With so many opinions on how the church should be run, would he ever like to be in charge – to be, say, in Rowan Williams's shoes? "I certainly would not!" He explodes: "My word! It's worse than the England football manager's job. It's a job you can't win at. It's the worst job in the world. Poor man! The church is a perfect target for all sorts of discontent from any side. You're constantly buffeted by unrealistic expectations and misunderstandings."
So, with his church career pretty much on the back burner for now, Fraser has begun writing a book on the events of the past few months. He wants to call it "The Mask of Anarchy", in reference to the Shelley poem, which he sees as clearly applicable to the conflict between the establishment and the protesters representing the 99 per cent.
This is just one of the writing projects he is undertaking. Tomorrow he starts working shifts on the leader desk at The Guardian, which he plans to do for the remainder of his notice period. He also has a documentary planned with the BBC and will continue to do his regular slot on BBC Radio 4's Thought for the Day.
So, does all this mark the start of a life change? Has joining the jobless shaken his faith – is he beginning to turn away from the church? "No," he says, his tone suddenly formal for the first time in our meeting. "I'm a priest and I will want to exercise my ministry as a priest. That is essential."
Curriculum vitae
1964 Born to Gillian Fraser and Wing Commander Anthony Fraser, a non-practising Jew. Attends Uppingham, a Christian public school, and is introduced to the Church of England.

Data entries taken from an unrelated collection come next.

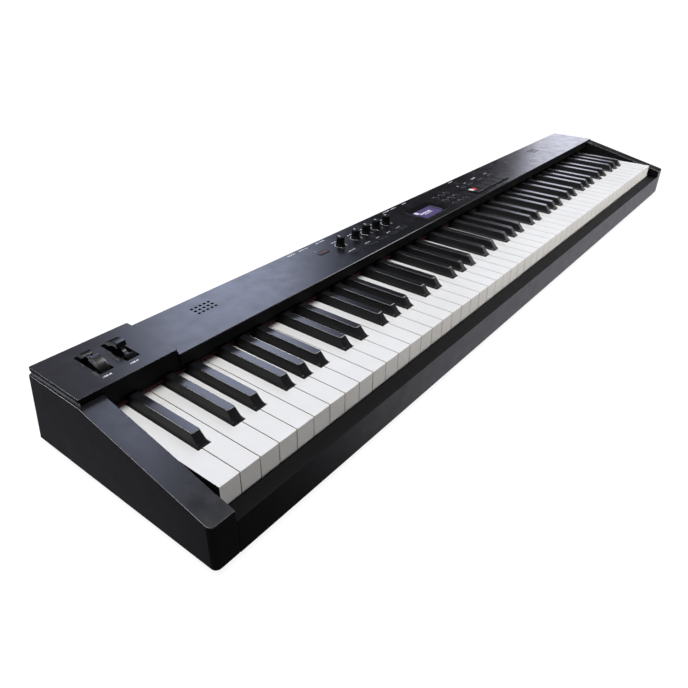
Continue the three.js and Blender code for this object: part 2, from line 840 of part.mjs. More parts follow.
function knobSolid() {
  const skirtTop = knobBottom + knobSkirtHeight;
  const top = knobBottom + knobHeight;
  const body = turned([
    [0, potTop + seatGap],
    [knobShaftRadius, potTop + seatGap],
    [knobShaftRadius, knobBottom],
    [knobSkirtRadius, knobBottom],
    [knobSkirtRadius, skirtTop],
    [knobWaistRadius, skirtTop + knobSkirtHeight],
    [knobTopRadius, top - knobEdge],
    [knobTopRadius - knobEdge, top],
    [0, top],
  ]);
  const flutes = [...Array(knobRibs).keys()].map((i) => {
    const turn = (i * 2 * Math.PI) / knobRibs;
    const reach = knobTopRadius - knobRibDepth;
    const geometry = new THREE.BoxGeometry(knobSkirtRadius, knobRibWidth, knobHeight);
    geometry.translate(reach + knobSkirtRadius / 2, 0, skirtTop + knobSkirtHeight + knobHeight / 2);
    return toSolid(geometry.rotateZ(turn));
  });
  return cutAway(body, flutes);
}
knobs.forEach(({ name, x }) => place(name, knobSolid(), controlFinish, [x, knobY, 0]));

// Display lens: a gloss plate let into the panel, with a flange below it
const lensX = [lensLeft, lensLeft + lensWidth];
const lensY = [panelFrontY + lensFromFront, panelFrontY + lensFromFront + lensDepth];
const lensBottom = flangeTop - lensFlangeThickness;

function displayLens() {
  const plate = prismZ(roundedRect(lensX, lensY, lensCorner), [lensBottom, panelTop + lensProud]);
  const grown = [lensX, lensY].map(([low, high]) => [low - lensFlange, high + lensFlange]);
  return plate.add(box(grown[0], grown[1], [lensBottom, flangeTop]));
}
place("display_lens", displayLens(), glossFinish);

// Display module between the lens and the board, with a sunk window
function displayModule() {
  const left = lensLeft + displayFromLeft;
  const front = lensY[0] + displayFromFront;
  const top = lensBottom - seatGap;
  const body = box([left, left + displayWidth], [front, front + displayDepth], [boardTop + seatGap, top]);
  const window = box(
    around(left + displayWidth / 2, displayWindowWidth),
    around(front + displayDepth / 2, displayWindowDepth),
    [top - displayWindowRecess, top + cutOverrun],
  );
  return body.subtract(window);
}
place("display_module", displayModule(), displayFinish);

// Panel board: switches under the buttons, controls under the knobs, posts up to the panel
function panelBoard() {
  const thick = [boardTop - boardThickness, boardTop];
  const board = box([boardLeft, boardRight], boardY, thick);
  const switchTop = stemBottom - buttonTravel - seatGap;
  const switchZ = [boardTop - boardThickness / 2, switchTop];
  const padPlaces = padY.flatMap((y) => padX.map((x) => [x, y]));
  const places = [...buttons.map(({ x, y }) => [x, panelFrontY + y]), ...padPlaces];
  const switches = places.map(([x, y]) => box(around(x, switchWidth), around(y, switchWidth), switchZ));
  const pots = knobs.map(({ x }) =>
    box(around(x, potWidth), around(knobY, potWidth), [boardTop - boardThickness / 2, potTop]),
  );
  const postY = panelFrontY + postFromFront;
  const postZ = [boardTop - boardThickness / 2, panelBottom - seatGap];
  const postX = postShares.map((share) => boardLeft + share * (boardRight - boardLeft));
  const posts = postX.map((x) => rodZ(postRadius, postZ, x, postY, hingeSteps));
  return join([board, ...switches, ...pots, ...posts]);
}
place("panel_board", panelBoard(), boardFinish);

// The folded front that the panel and the wheel plate share: fascia, return lip and sheet
function foldedSection(front, top, thickness) {
  const lipTop = fasciaBottom + panelThickness;
  return [
    [front, fasciaBottom],
    [front + fasciaLipDepth, fasciaBottom],
    [front + fasciaLipDepth, lipTop],
    [front + thickness, lipTop],
    [front + thickness, top - thickness],
    [panelRearY, top - thickness],
    [panelRearY, top],
    [front + panelEdge, top],
    [front, top - panelEdge],
  ];
}

// Top panel: folded sheet, cut for every control and for the two grilles
function topPanel() {
  const right = halfWidth - panelInset;
  const front = panelFrontY - panelOverhang;
  const sheet = prismX(foldedSection(front, panelTop, panelThickness), [seamX + seatGap, right]);
  const through = [panelBottom - cutOverrun, panelTop + cutOverrun];
  const overEnd = box(
    [innerX - seatGap, right + cutOverrun],
    [front - cutOverrun, rearY],
    [fasciaBottom - cutOverrun, panelBottom],
  );
  const buttonCuts = buttons.map((button) => prismZ(buttonPlan(button, buttonCutClearance), through));
  const padCuts = padY.flatMap((y) =>
    padX.map((x) => rodZ(padRadius + buttonCutClearance, through, x, y, roundSteps)),
  );
  const shaftHole = knobShaftRadius + knobShaftClearance;
  const knobCuts = knobs.map(({ x }) => rodZ(shaftHole, through, x, knobY, roundSteps));
  const grown = [lensX, lensY].map(([low, high]) => [low - seatGap, high + seatGap]);
  const lensCut = prismZ(roundedRect(grown[0], grown[1], lensCorner + seatGap), through);
  const grilles = [-speakerX, speakerX].flatMap((x) => grilleCuts(x, through));
  return cutAway(sheet, [overEnd, ...buttonCuts, ...padCuts, ...knobCuts, lensCut, ...grilles]);
}

function grilleCuts(centreX, through) {
  const cuts = [];
  for (let row = 0; row < grilleRows; row += 1) {
    for (let column = 0; column < grilleColumns; column += 1) {
      const x = centreX + (column - (grilleColumns - 1) / 2) * grillePitchX;
      const y = panelRearY - grilleFromRear + (row - (grilleRows - 1) / 2) * grillePitchY;
      cuts.push(box(around(x, grilleHole), around(y, grilleHole), through));
    }
  }
  return cuts;
}
place("top_panel", topPanel(), panelFinish);

// Wheel plate: a raised tray with a stepped outer side, two wheel slots and the same folded front
const wheelX = [0, 1].map((i) => -halfWidth + wheelFromLeft + i * wheelPitch);

function wheelPlate() {
  const left = -halfWidth + panelInset;
  const inner = -innerX + seatGap;
  const underTop = plateTop - wheelPlateWall;
  const stepZ = panelBottom + wheelPlateStepHeight;
  const ys = [panelFrontY, panelRearY];
  const upper = prismZ(roundedRect([left, seamX], ys, wheelPlateWall), [stepZ, plateTop], panelEdge);
  const lower = box([left + wheelPlateStep, seamX], ys, [panelBottom, stepZ + cutOverrun]);
  const hollow = box(
    [left + wheelPlateStep + wheelPlateWall, seamX - wheelPlateWall],
    [panelFrontY + wheelPlateWall, panelRearY - wheelPlateWall],
    [panelBottom - cutOverrun, underTop],
  );
  const section = foldedSection(panelFrontY, plateTop - panelEdge, wheelPlateWall);
  const fold = prismX(section, [inner, seamX]).intersect(
    box([inner, seamX], [panelFrontY, panelFrontY + fasciaLipDepth], [fasciaBottom, plateTop]),
  );
  const slotY = around(wheelY, wheelSlotLength);
  const slotZ = [underTop - cutOverrun, plateTop + cutOverrun];
  const slots = wheelX.map((x) => box(around(x, wheelSlotWidth), slotY, slotZ));
  return cutAway(join([upper, lower]).subtract(hollow).add(fold), slots);
}
place("wheel_plate", wheelPlate(), caseFinish);

// Wheel: a rim with a sunk web, a thumb notch and stub axles, turned about its own axis
function wheelSolid(notchTurn) {
  const half = wheelWidth / 2;
  const profile = [
    [0, -half + wheelWebDepth],
    [wheelRadius - wheelRimWidth, -half + wheelWebDepth],
    [wheelRadius - wheelRimWidth, -half],
    [wheelRadius - wheelRim, -half],
    [wheelRadius, -half + wheelRim],
    [wheelRadius, half - wheelRim],
    [wheelRadius - wheelRim, half],
    [wheelRadius - wheelRimWidth, half],
    [wheelRadius - wheelRimWidth, half - wheelWebDepth],
    [0, half - wheelWebDepth],
  ];
  const points = profile.map(([r, x]) => new THREE.Vector2(r, x));
  const disc = toSolid(new THREE.LatheGeometry(points, wheelSteps).rotateZ(-Math.PI / 2));
  const axleX = around(0, wheelWidth + 2 * wheelAxleOverhang);
  const axle = rodX(wheelAxleRadius, axleX, 0, 0, hingeSteps);
  const turn = (-notchTurn * Math.PI) / 180;
  const notchCentre = wheelRadius + wheelNotchRadius - wheelNotchDepth;
  const notchY = notchCentre * Math.sin(turn);
  const notchZ = notchCentre * Math.cos(turn);
  const notch = rodX(wheelNotchRadius, around(0, wheelNotchWidth), notchY, notchZ, roundSteps);
  return disc.add(axle).subtract(notch);
}
place("pitch_wheel", wheelSolid(0), controlFinish, [wheelX[0], wheelY, wheelZ]);
place("modulation_wheel", wheelSolid(modulationNotchTurn), controlFinish, [wheelX[1], wheelY, wheelZ]);

// Bracket: four cheeks that the stub axles turn in, on one bar behind the wheels
function wheelBracket() {
  const top = plateTop - wheelPlateWall - seatGap;
  const barY = wheelY + wheelRadius + bracketBarGap;
  const cheekY = [wheelY - cheekFront, barY + bracketBarDepth];
  const cheekZ = [wheelZ - cheekBelowAxle, top];
  const cheekX = wheelX.flatMap((x) => {
    const inner = wheelWidth / 2 + cheekGap;
    return [[x - inner - cheekThickness, x - inner], [x + inner, x + inner + cheekThickness]];
  });
  const cheeks = cheekX.map((xs) => box(xs, cheekY, cheekZ));
  const barX = [cheekX[0][0], cheekX[cheekX.length - 1][1]];
  const bar = box(barX, [barY, barY + bracketBarDepth], [top - bracketBarHeight, top]);
  const boreX = [barX[0] - cutOverrun, barX[1] + cutOverrun];
  return join([bar, ...cheeks]).subtract(rodX(wheelAxleRadius + seatGap, boreX, wheelY, wheelZ, hingeSteps));
}
place("wheel_bracket", wheelBracket(), steelFinish);

// Speakers: flange against the panel, open cone, basket and magnet
const speaker = turned([
  [0, -speakerFlange - speakerBasketDepth - speakerMagnetDepth],
  [speakerMagnetRadius, -speakerFlange - speakerBasketDepth - speakerMagnetDepth],
  [speakerMagnetRadius, -speakerFlange - speakerBasketDepth],
  [speakerThroatRadius, -speakerFlange - speakerBasketDepth],
  [speakerBasketRadius, -speakerFlange],
  [speakerRadius, -speakerFlange],
  [speakerRadius, 0],
  [speakerConeRadius, 0],
  [speakerThroatRadius / 2, -speakerConeDepth],
  [0, -speakerConeDepth],
]);
const speakerY = panelRearY - speakerFromRear;
place("left_speaker", speaker, steelFinish, [-speakerX, speakerY, panelBottom - seatGap]);
place("right_speaker", speaker, steelFinish, [speakerX, speakerY, panelBottom - seatGap]);

export default piano;
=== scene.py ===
import math

import bmesh
import bpy
from mathutils import Matrix, Vector


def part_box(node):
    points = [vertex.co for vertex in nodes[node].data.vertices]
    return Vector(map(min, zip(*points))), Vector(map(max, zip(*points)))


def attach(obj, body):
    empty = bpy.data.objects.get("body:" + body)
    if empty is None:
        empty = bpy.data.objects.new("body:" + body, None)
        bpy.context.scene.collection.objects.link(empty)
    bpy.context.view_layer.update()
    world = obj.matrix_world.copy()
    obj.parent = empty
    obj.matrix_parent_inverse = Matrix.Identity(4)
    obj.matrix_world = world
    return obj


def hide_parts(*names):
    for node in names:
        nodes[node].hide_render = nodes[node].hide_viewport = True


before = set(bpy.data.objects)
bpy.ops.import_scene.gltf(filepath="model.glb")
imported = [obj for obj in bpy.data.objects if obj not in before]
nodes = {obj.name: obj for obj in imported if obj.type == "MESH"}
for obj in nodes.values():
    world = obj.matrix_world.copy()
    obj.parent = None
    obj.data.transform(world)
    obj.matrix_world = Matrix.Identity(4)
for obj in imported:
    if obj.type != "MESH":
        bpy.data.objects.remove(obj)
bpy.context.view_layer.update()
mm = 0.001
print("stage: frame loaded,", len(nodes), "nodes")

# camera at the bass end, in front of the keys and above them
camera = {
    "place": (-832.3, -407.8, 422.2),
    "right": (0.61693, -0.78694, 0.01128),
    "down": (-0.40696, -0.33124, -0.85127),
    "forward": (0.67364, 0.52058, -0.52460),
    "focal": 613.08,
    "frameWidth": 688,
}
camData = bpy.data.cameras.new("camera")
camObject = bpy.data.objects.new("camera", camData)
bpy.context.scene.collection.objects.link(camObject)
right, down, forward = (Vector(camera[k]) for k in ("right", "down", "forward"))
turn = Matrix((right, -down, -forward)).transposed().to_4x4()
camObject.matrix_world = Matrix.Translation(Vector(camera["place"]) * mm) @ turn
camData.sensor_width = 36
camData.lens = camera["focal"] / camera["frameWidth"] * camData.sensor_width
camData.clip_start = 0.05
camData.clip_end = 60
bpy.context.scene.camera = camObject


# ---- small helpers for modelling by hand ----
def deselect():
    if bpy.context.object and bpy.context.object.mode != "OBJECT":
        bpy.ops.object.mode_set(mode="OBJECT")
    bpy.ops.object.select_all(action="DESELECT")


def activate(obj):
    deselect()
    obj.select_set(True)
    bpy.context.view_layer.objects.active = obj


def edit(obj):
    activate(obj)
    bpy.ops.object.mode_set(mode="EDIT")


def leaveEdit():
    bpy.ops.object.mode_set(mode="OBJECT")


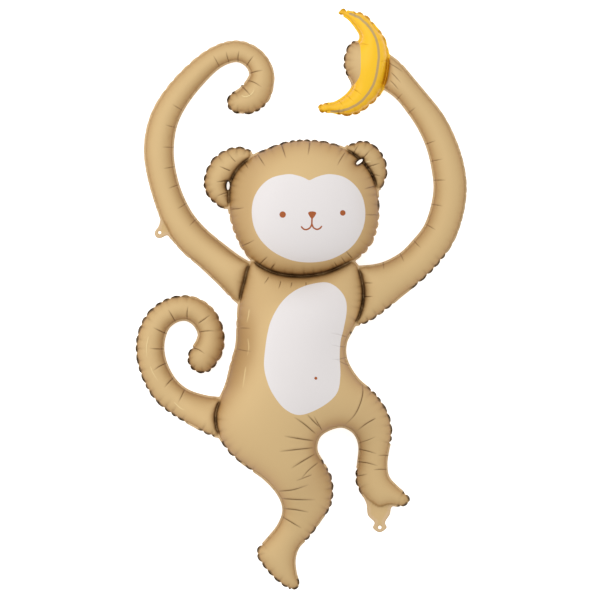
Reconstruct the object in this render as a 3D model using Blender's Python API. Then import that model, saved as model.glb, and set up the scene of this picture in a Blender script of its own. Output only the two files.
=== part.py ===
"""Monkey foil balloon holding a banana, inflated and lying on its back.

Two flat sheets of foil are cut to one outline and welded together along it. Further weld lines part the inside
into chambers: head, ears, body with legs, arms, tail, and the banana with the fist that holds it. Inflated, each
chamber bulges on both sides of the welds, which stay flat. Metres, +Z up, the face looking up.
"""

import math

import bmesh
import bpy
import numpy as np
from mathutils import Vector, geometry

# Driving dimensions
HEIGHT = 1.000  # from the banana's upper tip to the sole of the lower foot
SEAM_MARGIN = 0.005  # flat welded margin outside the inflated chambers
PARTITION_WELD = 0.0035  # weld between two chambers
WELDED_THICKNESS = 0.001  # both sheets where they are welded flat
EYELET_RADIUS = 0.0027  # punched hole in the arm's tab
VALVE_HOLE_RADIUS = 0.0030  # punched hole in the filling tab
SETTLE = 0.003  # how far the foil flattens where it rests on the floor
SLIT_MARGIN = 0.0020  # weld round the slits beside the ears
MESH_SPACING = 0.0175  # between the points of the solid's surface
SEAM_SPACING = 0.0125  # between the points along a weld
RING_DEPTHS = (0.003, 0.011)  # rows of points beside a weld, where the foil curls round
GRID = 0.0020  # squares of the grid on which the inflated height is worked out

# The outline is drawn on a squared pattern sheet: x runs right, y runs down, from the sheet's top left corner
SHEET_HEIGHT = 584.0  # squares from the banana's tip to the sole
SHEET_MIDDLE = (301.17, 299.08)
SQUARE = HEIGHT / SHEET_HEIGHT

# Chambers with an outline of their own: the line along which the foil is cut
HEAD = [
    (307, 139), (331, 142), (352, 151), (368, 165), (377, 182), (380, 203), (379, 224), (373, 243), (361, 257),
    (344, 267), (324, 275), (302, 278), (280, 276), (262, 269), (247, 257), (237, 241), (230, 222), (227, 202),
    (228, 184), (235, 169), (248, 157), (266, 148), (286, 141),
]
LEFT_EAR = [
    (252, 152), (241, 146), (227, 148), (213, 157), (205, 171), (203, 186), (210, 200), (226, 209), (242, 196),
    (250, 172),
]
RIGHT_EAR = [
    (343, 149), (354, 142), (366, 140), (378, 147), (386, 159), (388, 172), (385, 183), (378, 191), (360, 188),
    (346, 168),
]
BODY_AND_LEGS = [
    (249, 262), (242, 283), (238, 300), (236, 320), (235, 344), (230, 362), (225, 383), (218, 400), (214, 416),
    (217, 434), (229, 453), (246, 467), (264, 480), (277, 495), (282, 510), (277, 525), (265, 540), (257, 549),
    (257, 558), (266, 571), (279, 584), (292, 591), (300, 586), (297, 573), (296, 560), (300, 548), (311, 537),
    (322, 521), (331, 508), (334, 492), (332, 476), (325, 463), (318, 450), (320, 438), (329, 431), (342, 428),
    (353, 434), (358, 446), (357, 462), (355, 478), (358, 490), (367, 502), (379, 510), (391, 507), (402, 508),
    (410, 503), (409, 496), (399, 487), (390, 477), (388, 464), (390, 450), (393, 433), (389, 413), (376, 393),
    (359, 378), (348, 360), (347, 344), (353, 331), (361, 316), (365, 299), (364, 282), (357, 263), (336, 248),
    (302, 244), (268, 249),
]
BANANA_AND_FIST = [
    (338, 12), (343, 7.5), (350, 10), (360, 11), (369, 16), (377, 26), (384, 34), (388, 45), (390, 58), (389, 71),
    (386, 84), (380, 96), (370, 106), (358, 114), (345, 116), (332, 113), (322, 113), (317.5, 107.5), (322, 102.5),
    (334, 101), (345, 94), (351, 86), (349.5, 80), (345, 72), (343, 62), (345, 51), (349, 43), (354, 40), (358, 40),
    (359, 35), (355, 28), (348, 19.5), (341, 15),
]

# Chambers that are a tube of foil: (x, y, half width) along the middle, from inside the body to the tip
LEFT_ARM = [
    (262, 291, 25), (246, 283, 22), (230, 271, 18.5), (210, 254, 17), (193, 239.5, 17), (178.5, 221, 16.3),
    (167.5, 196, 15), (160.5, 170, 15), (158.5, 146, 15.3), (163, 121, 14.8), (174.5, 98.5, 14), (193, 76, 13),
    (214.5, 57.5, 11.7), (236, 50.5, 11.3), (253, 57.5, 11.6), (261.5, 73, 12.8), (257, 90, 15.5), (248, 98.5, 15.8),
    (238, 101.5, 12),
]
RIGHT_ARM = [
    (338, 296, 29), (355, 295, 31), (373, 289, 26), (392, 279.5, 20.3), (411, 267, 18.2), (426, 252, 18),
    (439, 234, 17.4), (447, 212, 17.2), (450.5, 188, 17), (447.7, 164.5, 16.7), (441, 142, 15.7), (431, 121.5, 15),
    (418, 103.5, 14), (405, 88, 14), (391, 75, 16.5), (378, 67, 18),
]
TAIL = [
    (236, 420, 19), (218, 417, 20.5), (199, 411, 17.3), (181, 403, 15.5), (166, 391, 15.3), (155.5, 374, 15),
    (150, 355, 14.8), (150.7, 337, 14.6), (158, 320.5, 13.9), (172.5, 310, 13.4), (189, 308.5, 13.3),
    (203, 317, 13.5), (210.5, 332, 13.6), (209, 347, 15.2), (202, 358.5, 15.5),
]

# Tabs of flat foil outside the chambers
EYELET_TAB = [(164, 214), (158, 226), (154, 232), (156, 237.5), (161, 238), (167, 235.5), (172, 240), (184, 236)]
EYELET_CENTRE = (159.4, 232.4)
FILLING_TAB = [
    (364, 494), (366.5, 505), (368, 516), (374.5, 523), (372.8, 528.5), (379.8, 533.3), (387.2, 528.5), (385.5, 523),
    (390.3, 515), (392, 508), (400, 500), (382, 490),
]
VALVE_HOLE_CENTRE = (380.0, 528.0)
FLAT_ROUND_EYELET = 6.5  # squares round a hole's centre in which the tab is quite flat

# Slits beside the ears: (x, y, half length, half width, direction in degrees)
SLITS = [(228, 185.5, 4.2, 1.5, 92), (359.5, 161.8, 4.0, 1.5, -38)]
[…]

1984 Completes philosophy degree at Newcastle.
1992 Studies theology at Oxford.
1993 Is ordained as a deacon and becomes curate of All Saints Church, Streetly. Marries Sally Aagaard; they have two daughters and a son together.
1997 Becomes chaplain at Wadham College, Oxford. Goes on to be a philosophy lecturer.
1999 Completes PhD at the University of Lancaster.
2003 Founds Inclusive Church, an organisation that campaigns for the inclusion of gay bishops. Becomes a member of the Church Synod.
2009 Made Canon Chancellor of St Paul's Cathedral.
2011 Resigns on 27 October over cathedral's decision to evict Occupy protesters.